Items (a) and (b) above are self-explanatory. Commercialisation by the company may also include exploitation of the intellectual property through a joint venture.
Intellectual property may have a strategic value to a company, even though it is not being utilised within a company's operations. For example, non-core business patents may be retained because they are broad in scope and might be infringed by competitors. These patents can be used in negotiations in the event the company is alleged to infringe one of those competitor's rights. Certain intellectual property will be kept to make the company more attractive for a potential merger and acquisition.
Licensing intellectual property can make a serious contribution to the wealth of a company. An active licensing programme has the potential to save costs and generate new income streams.
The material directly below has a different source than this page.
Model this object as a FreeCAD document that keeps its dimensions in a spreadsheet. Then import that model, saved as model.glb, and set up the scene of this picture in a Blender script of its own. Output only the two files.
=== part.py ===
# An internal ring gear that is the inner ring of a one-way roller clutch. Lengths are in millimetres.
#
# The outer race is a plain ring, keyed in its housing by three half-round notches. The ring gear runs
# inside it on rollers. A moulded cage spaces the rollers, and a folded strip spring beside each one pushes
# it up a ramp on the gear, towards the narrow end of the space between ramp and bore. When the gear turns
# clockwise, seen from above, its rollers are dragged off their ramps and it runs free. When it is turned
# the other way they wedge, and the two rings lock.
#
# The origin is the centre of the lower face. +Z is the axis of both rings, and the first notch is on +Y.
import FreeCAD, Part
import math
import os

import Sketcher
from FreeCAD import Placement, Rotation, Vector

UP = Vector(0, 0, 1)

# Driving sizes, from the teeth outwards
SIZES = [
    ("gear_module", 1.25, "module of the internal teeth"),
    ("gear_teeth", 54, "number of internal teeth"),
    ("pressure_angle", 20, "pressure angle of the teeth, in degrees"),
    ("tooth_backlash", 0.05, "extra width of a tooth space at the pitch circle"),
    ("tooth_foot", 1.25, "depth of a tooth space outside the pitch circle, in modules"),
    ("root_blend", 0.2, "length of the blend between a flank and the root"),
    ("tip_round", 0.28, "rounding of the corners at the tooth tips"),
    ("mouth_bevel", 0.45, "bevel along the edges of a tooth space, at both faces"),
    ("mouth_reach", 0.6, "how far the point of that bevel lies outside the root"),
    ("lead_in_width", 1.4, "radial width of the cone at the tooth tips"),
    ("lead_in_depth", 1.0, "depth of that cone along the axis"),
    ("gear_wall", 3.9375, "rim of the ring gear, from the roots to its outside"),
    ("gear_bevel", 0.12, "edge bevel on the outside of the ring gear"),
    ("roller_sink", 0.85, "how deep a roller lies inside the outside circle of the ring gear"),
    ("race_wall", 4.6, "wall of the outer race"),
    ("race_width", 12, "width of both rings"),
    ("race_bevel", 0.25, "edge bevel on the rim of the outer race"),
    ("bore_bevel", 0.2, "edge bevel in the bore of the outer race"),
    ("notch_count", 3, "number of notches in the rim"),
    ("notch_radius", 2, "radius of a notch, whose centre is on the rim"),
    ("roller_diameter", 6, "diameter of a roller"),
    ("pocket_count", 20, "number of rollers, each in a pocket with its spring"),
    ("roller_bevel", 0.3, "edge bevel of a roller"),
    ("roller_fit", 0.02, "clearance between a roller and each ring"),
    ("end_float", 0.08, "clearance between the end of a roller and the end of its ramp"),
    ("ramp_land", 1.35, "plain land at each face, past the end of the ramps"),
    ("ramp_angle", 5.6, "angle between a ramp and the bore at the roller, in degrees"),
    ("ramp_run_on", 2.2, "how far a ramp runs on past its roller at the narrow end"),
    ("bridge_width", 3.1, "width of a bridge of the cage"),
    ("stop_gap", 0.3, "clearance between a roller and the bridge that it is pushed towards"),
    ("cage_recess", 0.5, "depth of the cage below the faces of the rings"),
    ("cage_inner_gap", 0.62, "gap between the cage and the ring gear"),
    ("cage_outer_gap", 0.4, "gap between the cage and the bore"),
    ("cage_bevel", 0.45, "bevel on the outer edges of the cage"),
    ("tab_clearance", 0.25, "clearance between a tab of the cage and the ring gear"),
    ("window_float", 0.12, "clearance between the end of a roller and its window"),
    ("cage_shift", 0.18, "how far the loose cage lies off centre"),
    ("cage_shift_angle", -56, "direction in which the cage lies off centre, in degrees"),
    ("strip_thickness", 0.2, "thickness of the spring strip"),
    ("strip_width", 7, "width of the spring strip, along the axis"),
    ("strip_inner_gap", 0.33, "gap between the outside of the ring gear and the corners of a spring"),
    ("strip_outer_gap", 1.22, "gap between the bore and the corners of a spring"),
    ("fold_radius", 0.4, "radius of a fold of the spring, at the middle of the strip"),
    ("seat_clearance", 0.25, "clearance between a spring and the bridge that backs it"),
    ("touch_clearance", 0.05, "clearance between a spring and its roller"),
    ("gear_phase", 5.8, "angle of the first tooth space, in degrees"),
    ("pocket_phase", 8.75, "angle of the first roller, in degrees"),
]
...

A licence is essentially a contract that grants a person permission to do something that would otherwise constitute an infringement of another person's intellectual property. For example, a patent owner may grant a foreign manufacturer the right to make and sell the patented product in a foreign country. Usually the intellectual property owner receives some kind of royalty payment in return for use of the intellectual property.
All forms of intellectual property, including confidential information (for example trade secrets) can be licensed.
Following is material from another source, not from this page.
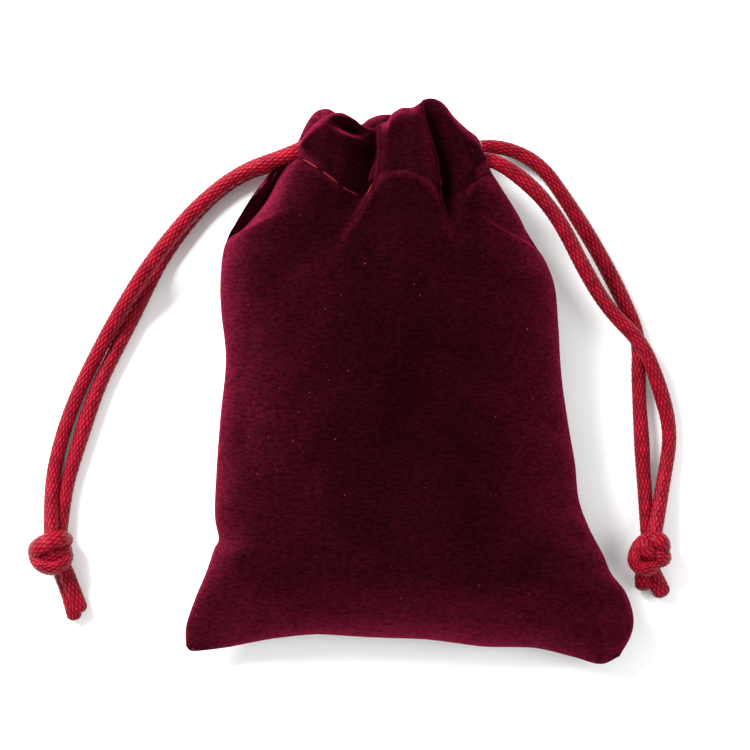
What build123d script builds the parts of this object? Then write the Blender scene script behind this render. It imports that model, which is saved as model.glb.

Licensing-in technology involves securing the right to use someone else's intellectual property in your own business. This strategy may be adopted because the intellectual property in question provides a real and desirable competitive advantage, and it would be either very difficult or very expensive (or both) to design around the intellectual property rights. The cost of obtaining a licence to use the intellectual property may be less than the cost of research and development required to design around the intellectual property. The licence may well save R&D expense and/or, due to the company having secured the competitive advantage provided by the intellectual property, generate more revenue through increased sales. The licence also reduces risk, in the sense that the company knows that the licensed intellectual property works.
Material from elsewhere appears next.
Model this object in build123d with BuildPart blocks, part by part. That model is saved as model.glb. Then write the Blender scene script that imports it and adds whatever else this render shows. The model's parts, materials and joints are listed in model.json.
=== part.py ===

Licensing-out technology involves granting another person the right to use your own intellectual property, in return for a royalty payment. This strategy involves recognising that the intellectual property owner is not always the person best placed to generate the maximum return on the intellectual property. For example, a particular technology may have numerous applications in addition to the application the owner has in mind for it. The owner may have no experience in these other fields, but can still generate a healthy income by licensing a third party to use the technology in each of these fields.
Similarly, the owner may have no experience in foreign markets, and as such will licence a local company in each foreign market of interest to make and sell the technology.
This form of licensing enables the owner of intellectual property to increase the total potential revenue from the intellectual property, with little if any increase in risk. The majority of risk is borne by the licensee.
Decisions concerning how intellectual property will be used to add value to an organisation should be made before it is actually created, at the point it must be protected by registration and then periodically throughout its life.
Some IP assets will degrade if they are not carefully used. Other assets will produce a return on investment below their optimum rate, unless those assets are actively managed.
There is often a significant amount of unlocked potential residing in IP assets that are only used in-house. An active licensing programme can be used to unlock this potential and contribute directly to the organisation's bottom line.
The content of this article is intended to provide a general guide to the subject matter. Specialist advice should be sought about your specific circumstances.